Experts Warn of Imminent Chicken Price Hike as Major Producer Faces Profit Decline
South African consumers might soon face higher chicken prices as the country’s largest poultry producer, Astral, warns of weak financial results for the first half of 2025. Industry experts attribute this to increased production costs, falling chicken prices, and significant economic challenges, signalling a potential rise in chicken prices nationwide.
The Reason Behind the Predicted Price Hike:
Astral has revealed that it anticipates reporting poor results for the six months ending 31 March 2025. The company attributes this to a combination of factors, including declining chicken prices, higher feed costs, and increased production expenses.
In its recent trading statement, Astral predicted a decline in earnings per share (EPS) by 55% to 45% compared to the same period in 2024. The company also expects its headline earnings per share (HEPS) to fall by 60% to 50%, reflecting a significant downturn in its core earnings.
Key Factors Impacting Chicken Prices:
- Economic Pressures and Load Shedding:
The challenges faced by Astral can be traced back to 2023 when load shedding and a bird flu outbreak disrupted production. Although the company showed signs of recovery in 2024, achieving strong financial results, the economic strain persisted, primarily due to fluctuating maize prices and increasing poultry feed costs. - Price Deflation and Consumer Environment:
Astral has cited price deflation in chicken sales as a major factor squeezing its profit margins. Retail promotions on frozen chicken, combined with a constrained consumer environment, have placed pressure on selling prices, exacerbating the situation. - Feed Costs and Drought Impact:
An ongoing drought in 2024 led to a rise in local maize prices, increasing feed costs substantially. As feed represents a major portion of poultry production costs, this has had a direct impact on profitability. - Cybersecurity Issues:
Earlier this year, Astral faced a cybersecurity breach, leading to a loss of R20 million in profits. Although the incident did not compromise sensitive data, it caused processing delays and disruptions in customer deliveries, further affecting revenue.

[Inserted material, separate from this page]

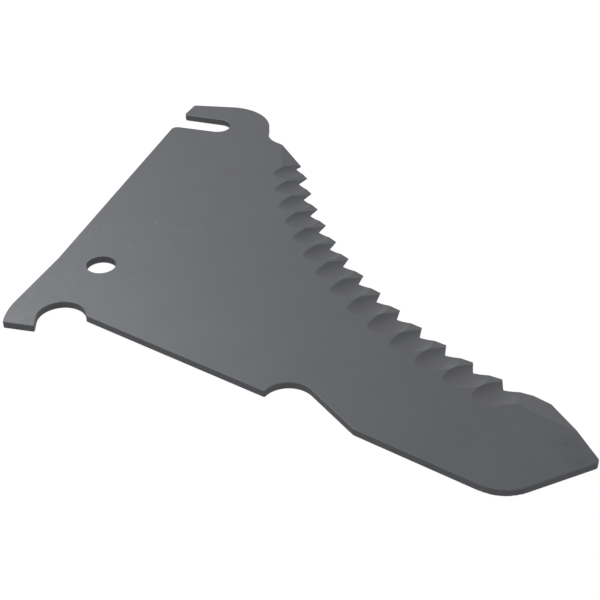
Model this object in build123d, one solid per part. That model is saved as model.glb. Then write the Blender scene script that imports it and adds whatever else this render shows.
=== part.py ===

What Consumers Can Expect:
If Astral’s predictions materialize, South Africans may see a noticeable increase in chicken prices. The company has emphasized the need to recoup losses, potentially leading to price adjustments on chicken products across retail stores.
Although the audited results are not expected until 19 May 2025, the current forecast already raises concerns about affordability for many consumers. The poultry industry is likely to navigate this complex economic environment by balancing production efficiency and cost management to mitigate further price hikes.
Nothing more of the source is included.